THEME: "Frontiers in Physics and Quantum Physics"
Uni Basel, Germany
Title: Are we wrong about the Michelson Morley experiment?
Hans Deyssenroth studied electrical engineering at the TH Karlsruhe in Germany and physics with a Diploma degree at the University of Basel in Switzerland. He worked as an IT manager and biometrician in the Pharma industry in Switzerland and was the co-author of about 20 publications. After retirement he studied again the basics of physics and got increasing doubts that the existing models are correct, though they have been verified by many and manyfold experiments. Now he is proposing new experiments that could confirm these doubts and is thinking about alternative models that can explain the observed facts better.
The answer could be yes, because of a small detail that has been overlooked for decades and that was not known in 1905. Lorentz, Poincaré and Einstein assumed that photons behave like tennis balls shot onto a moving 45° board and get a lateral moment in the direction of motion along the x-axis. Therefore, the light beam in the Michelson Morley experiment (MME) from the half transparent mirror to the upper mirror in the y-axis is oblique (observed from a rest frame). But R. Feynman concluded that a mirror is a light source where new photons are emitted, and together with the second postulate of the STR this light beam should therefore be perpendicular to the direction of motion and parallel to the y-axis.

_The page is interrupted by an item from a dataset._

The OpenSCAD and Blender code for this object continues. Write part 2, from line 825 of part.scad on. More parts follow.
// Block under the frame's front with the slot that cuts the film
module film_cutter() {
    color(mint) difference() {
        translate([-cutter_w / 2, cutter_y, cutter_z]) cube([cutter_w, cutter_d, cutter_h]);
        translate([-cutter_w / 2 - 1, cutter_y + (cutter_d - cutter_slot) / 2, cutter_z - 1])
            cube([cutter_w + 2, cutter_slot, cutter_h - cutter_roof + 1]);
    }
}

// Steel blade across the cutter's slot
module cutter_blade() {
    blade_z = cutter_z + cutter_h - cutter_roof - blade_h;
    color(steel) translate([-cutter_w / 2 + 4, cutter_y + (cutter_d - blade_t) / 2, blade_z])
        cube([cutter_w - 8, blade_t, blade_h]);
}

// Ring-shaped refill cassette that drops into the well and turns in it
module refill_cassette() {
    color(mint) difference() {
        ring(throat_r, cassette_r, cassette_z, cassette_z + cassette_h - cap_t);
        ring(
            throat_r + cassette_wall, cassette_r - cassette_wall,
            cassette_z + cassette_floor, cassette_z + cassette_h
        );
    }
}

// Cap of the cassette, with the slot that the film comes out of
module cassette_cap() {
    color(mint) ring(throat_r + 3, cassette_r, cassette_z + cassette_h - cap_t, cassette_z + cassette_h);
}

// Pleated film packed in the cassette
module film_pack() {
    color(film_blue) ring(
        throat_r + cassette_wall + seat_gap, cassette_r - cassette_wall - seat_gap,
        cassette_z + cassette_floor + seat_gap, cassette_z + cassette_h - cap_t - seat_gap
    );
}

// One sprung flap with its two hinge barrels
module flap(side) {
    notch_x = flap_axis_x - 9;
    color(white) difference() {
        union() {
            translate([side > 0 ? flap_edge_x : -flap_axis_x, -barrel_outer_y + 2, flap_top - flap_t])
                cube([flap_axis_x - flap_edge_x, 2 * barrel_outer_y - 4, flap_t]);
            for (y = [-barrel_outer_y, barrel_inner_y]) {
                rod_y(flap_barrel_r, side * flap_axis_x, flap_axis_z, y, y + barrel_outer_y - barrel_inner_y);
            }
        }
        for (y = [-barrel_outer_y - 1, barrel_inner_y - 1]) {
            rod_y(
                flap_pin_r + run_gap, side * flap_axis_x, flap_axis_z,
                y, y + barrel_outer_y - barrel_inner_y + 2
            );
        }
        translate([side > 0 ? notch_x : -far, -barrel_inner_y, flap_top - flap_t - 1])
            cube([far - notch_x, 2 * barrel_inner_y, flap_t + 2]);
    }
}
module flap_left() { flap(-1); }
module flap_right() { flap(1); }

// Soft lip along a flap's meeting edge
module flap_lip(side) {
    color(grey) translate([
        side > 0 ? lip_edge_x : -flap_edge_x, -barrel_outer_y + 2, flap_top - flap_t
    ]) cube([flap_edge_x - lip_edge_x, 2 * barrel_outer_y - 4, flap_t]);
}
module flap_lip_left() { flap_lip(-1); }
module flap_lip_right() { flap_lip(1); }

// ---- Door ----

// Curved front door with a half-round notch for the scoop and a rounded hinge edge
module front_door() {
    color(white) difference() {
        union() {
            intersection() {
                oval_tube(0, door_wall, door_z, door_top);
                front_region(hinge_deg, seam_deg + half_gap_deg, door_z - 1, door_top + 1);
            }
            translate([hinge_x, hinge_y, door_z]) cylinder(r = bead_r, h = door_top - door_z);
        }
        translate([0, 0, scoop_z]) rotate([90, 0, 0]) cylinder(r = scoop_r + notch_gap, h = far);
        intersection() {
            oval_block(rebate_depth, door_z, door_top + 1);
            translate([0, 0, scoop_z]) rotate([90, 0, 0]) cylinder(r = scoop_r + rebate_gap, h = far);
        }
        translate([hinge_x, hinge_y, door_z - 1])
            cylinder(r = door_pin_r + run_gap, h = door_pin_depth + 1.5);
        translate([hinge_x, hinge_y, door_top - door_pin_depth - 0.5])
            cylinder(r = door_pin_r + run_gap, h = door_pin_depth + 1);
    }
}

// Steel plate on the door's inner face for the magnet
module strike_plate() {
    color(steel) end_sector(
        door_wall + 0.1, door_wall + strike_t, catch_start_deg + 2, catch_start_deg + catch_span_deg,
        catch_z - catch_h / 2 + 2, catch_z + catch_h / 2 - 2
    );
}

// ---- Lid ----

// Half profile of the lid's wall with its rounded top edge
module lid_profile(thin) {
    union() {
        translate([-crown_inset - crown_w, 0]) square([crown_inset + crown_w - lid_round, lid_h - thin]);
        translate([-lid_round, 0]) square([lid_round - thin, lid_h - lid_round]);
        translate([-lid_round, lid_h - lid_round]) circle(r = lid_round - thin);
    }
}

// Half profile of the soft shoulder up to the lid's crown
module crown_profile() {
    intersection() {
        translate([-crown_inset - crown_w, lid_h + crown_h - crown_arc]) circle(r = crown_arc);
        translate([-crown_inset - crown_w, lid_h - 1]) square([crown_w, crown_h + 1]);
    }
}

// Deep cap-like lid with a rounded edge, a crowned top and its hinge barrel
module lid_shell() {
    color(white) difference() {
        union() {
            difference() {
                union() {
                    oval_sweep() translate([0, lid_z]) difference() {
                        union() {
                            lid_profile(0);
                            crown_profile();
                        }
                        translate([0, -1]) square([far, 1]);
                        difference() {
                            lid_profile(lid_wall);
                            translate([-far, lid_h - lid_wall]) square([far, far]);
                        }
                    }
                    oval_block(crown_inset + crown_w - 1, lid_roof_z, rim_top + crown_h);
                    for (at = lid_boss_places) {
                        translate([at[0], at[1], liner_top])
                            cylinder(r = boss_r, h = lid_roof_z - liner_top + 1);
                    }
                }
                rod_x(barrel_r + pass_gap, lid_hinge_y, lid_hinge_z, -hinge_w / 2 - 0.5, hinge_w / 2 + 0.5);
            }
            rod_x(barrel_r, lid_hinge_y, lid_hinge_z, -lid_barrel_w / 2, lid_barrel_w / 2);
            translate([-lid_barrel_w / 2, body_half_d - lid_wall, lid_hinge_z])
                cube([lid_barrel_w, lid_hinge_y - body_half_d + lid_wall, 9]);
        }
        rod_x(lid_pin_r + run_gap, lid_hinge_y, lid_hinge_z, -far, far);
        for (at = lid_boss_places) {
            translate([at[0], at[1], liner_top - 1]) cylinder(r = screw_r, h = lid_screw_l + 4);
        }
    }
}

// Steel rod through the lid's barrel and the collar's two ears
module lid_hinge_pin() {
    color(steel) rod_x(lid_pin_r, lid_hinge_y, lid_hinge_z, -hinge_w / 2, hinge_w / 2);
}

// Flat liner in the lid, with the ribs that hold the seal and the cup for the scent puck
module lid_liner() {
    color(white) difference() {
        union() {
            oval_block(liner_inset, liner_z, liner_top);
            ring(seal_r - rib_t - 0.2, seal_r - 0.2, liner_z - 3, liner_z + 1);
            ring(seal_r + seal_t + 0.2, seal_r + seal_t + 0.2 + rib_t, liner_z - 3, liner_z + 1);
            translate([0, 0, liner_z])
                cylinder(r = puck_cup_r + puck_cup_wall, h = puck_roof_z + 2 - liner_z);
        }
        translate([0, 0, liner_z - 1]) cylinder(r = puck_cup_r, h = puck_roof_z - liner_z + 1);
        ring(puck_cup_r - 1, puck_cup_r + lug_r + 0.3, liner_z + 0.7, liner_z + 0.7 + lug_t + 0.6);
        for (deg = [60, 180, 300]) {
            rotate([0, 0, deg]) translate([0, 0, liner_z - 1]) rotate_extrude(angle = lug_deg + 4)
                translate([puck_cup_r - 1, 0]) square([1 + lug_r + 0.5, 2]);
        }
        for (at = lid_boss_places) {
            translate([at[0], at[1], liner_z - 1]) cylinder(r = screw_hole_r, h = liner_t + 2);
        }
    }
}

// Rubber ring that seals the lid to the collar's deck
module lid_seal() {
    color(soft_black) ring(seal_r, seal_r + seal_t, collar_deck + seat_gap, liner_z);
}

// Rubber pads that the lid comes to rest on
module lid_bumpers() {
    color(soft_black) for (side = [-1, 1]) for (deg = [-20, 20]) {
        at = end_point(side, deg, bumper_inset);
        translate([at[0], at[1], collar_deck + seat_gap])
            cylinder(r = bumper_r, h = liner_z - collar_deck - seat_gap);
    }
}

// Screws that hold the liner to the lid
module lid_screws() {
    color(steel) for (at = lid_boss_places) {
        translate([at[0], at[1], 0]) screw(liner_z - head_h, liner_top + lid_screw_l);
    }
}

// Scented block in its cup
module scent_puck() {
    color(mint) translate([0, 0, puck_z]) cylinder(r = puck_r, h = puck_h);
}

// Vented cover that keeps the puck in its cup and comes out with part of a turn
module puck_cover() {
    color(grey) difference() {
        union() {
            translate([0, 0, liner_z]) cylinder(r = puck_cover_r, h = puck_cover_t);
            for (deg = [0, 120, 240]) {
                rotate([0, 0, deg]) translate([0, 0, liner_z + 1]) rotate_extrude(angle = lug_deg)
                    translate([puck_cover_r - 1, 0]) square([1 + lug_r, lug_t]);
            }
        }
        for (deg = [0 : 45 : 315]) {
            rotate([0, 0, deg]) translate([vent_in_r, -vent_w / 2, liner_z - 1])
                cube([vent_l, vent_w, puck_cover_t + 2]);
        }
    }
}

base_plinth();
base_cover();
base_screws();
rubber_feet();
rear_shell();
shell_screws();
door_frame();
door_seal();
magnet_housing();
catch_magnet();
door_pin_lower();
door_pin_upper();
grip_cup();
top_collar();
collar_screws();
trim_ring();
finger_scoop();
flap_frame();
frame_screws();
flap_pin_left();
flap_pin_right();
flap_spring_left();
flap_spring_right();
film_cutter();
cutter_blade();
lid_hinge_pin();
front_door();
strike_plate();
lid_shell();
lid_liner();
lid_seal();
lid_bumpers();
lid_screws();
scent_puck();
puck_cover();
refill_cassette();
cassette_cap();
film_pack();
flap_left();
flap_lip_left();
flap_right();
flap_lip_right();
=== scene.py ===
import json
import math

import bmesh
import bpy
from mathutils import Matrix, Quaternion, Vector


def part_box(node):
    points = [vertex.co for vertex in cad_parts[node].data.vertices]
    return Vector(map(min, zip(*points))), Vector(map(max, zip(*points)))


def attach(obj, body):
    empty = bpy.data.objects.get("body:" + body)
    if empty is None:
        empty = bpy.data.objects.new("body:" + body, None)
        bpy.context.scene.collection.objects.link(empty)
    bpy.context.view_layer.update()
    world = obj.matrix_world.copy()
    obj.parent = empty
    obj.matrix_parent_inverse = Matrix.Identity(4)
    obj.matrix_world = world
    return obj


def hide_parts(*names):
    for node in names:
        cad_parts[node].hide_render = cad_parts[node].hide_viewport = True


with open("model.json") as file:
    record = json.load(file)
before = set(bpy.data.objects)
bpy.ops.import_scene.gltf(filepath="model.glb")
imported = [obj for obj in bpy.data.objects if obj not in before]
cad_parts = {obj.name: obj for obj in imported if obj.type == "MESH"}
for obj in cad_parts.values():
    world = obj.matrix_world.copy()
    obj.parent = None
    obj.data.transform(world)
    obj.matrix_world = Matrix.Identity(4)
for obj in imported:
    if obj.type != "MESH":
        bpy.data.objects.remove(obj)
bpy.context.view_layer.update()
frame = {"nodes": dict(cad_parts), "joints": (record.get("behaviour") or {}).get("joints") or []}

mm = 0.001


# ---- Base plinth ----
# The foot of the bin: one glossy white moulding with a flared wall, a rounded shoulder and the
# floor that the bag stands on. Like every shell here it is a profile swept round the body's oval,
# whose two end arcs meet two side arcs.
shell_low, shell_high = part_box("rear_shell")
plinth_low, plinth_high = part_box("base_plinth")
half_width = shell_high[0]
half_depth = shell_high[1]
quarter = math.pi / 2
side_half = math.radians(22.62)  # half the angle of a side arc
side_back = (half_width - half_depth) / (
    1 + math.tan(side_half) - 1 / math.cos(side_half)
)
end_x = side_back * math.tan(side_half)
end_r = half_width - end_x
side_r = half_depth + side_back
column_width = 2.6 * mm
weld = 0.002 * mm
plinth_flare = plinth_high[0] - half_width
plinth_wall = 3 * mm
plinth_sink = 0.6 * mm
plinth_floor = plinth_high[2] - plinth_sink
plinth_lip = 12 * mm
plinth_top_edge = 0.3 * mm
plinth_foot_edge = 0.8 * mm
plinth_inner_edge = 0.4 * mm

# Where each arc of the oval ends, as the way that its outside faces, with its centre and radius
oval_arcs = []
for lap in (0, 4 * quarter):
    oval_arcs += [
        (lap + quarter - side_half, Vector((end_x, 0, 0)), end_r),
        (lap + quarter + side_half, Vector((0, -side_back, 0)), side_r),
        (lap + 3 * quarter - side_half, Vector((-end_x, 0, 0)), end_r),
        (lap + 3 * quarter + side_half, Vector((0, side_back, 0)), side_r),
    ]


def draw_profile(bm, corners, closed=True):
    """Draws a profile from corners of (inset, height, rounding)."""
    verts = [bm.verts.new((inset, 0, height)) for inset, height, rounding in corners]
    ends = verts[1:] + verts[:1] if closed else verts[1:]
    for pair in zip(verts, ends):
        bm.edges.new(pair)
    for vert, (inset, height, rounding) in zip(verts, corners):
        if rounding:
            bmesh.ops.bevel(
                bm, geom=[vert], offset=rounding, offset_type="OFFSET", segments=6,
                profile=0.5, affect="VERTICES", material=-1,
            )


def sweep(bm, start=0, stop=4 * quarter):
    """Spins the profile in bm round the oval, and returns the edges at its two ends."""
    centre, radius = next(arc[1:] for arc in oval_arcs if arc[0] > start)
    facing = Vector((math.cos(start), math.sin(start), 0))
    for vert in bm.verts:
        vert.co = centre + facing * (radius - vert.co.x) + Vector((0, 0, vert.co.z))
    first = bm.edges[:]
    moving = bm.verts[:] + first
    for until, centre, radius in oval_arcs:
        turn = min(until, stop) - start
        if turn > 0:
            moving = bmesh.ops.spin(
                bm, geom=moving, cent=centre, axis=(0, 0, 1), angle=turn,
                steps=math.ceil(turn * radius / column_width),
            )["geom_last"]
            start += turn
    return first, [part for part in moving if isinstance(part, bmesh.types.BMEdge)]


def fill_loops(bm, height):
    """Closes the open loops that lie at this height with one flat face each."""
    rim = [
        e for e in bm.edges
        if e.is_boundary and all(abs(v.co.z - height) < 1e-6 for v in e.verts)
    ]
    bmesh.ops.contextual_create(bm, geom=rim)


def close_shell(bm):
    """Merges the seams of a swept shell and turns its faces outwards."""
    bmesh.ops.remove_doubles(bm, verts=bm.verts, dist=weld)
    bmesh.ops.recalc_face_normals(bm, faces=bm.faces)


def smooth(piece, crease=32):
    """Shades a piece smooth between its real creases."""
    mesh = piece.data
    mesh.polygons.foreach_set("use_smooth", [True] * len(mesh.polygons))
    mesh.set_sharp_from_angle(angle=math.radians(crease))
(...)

In this case there is no time dilation due to Pythagoras and the postulated length contraction would destroy the null result of the MME. Therefore, the application of the Lorentz transformation would be wrong, and the observed relativistic effects must have another cause, e.g. by an interaction with the non-empty space. A time dilation without a length contraction would have great impacts to the Theories of Relativity, though there are overwhelming confirmations by complex experiments, because the physical basis to the mathematical space-time modelling by the Lorentz transformation would be wrong.
Several experiments with the newest technology are proposed to test this alternative view on the fundamental MM-experiment.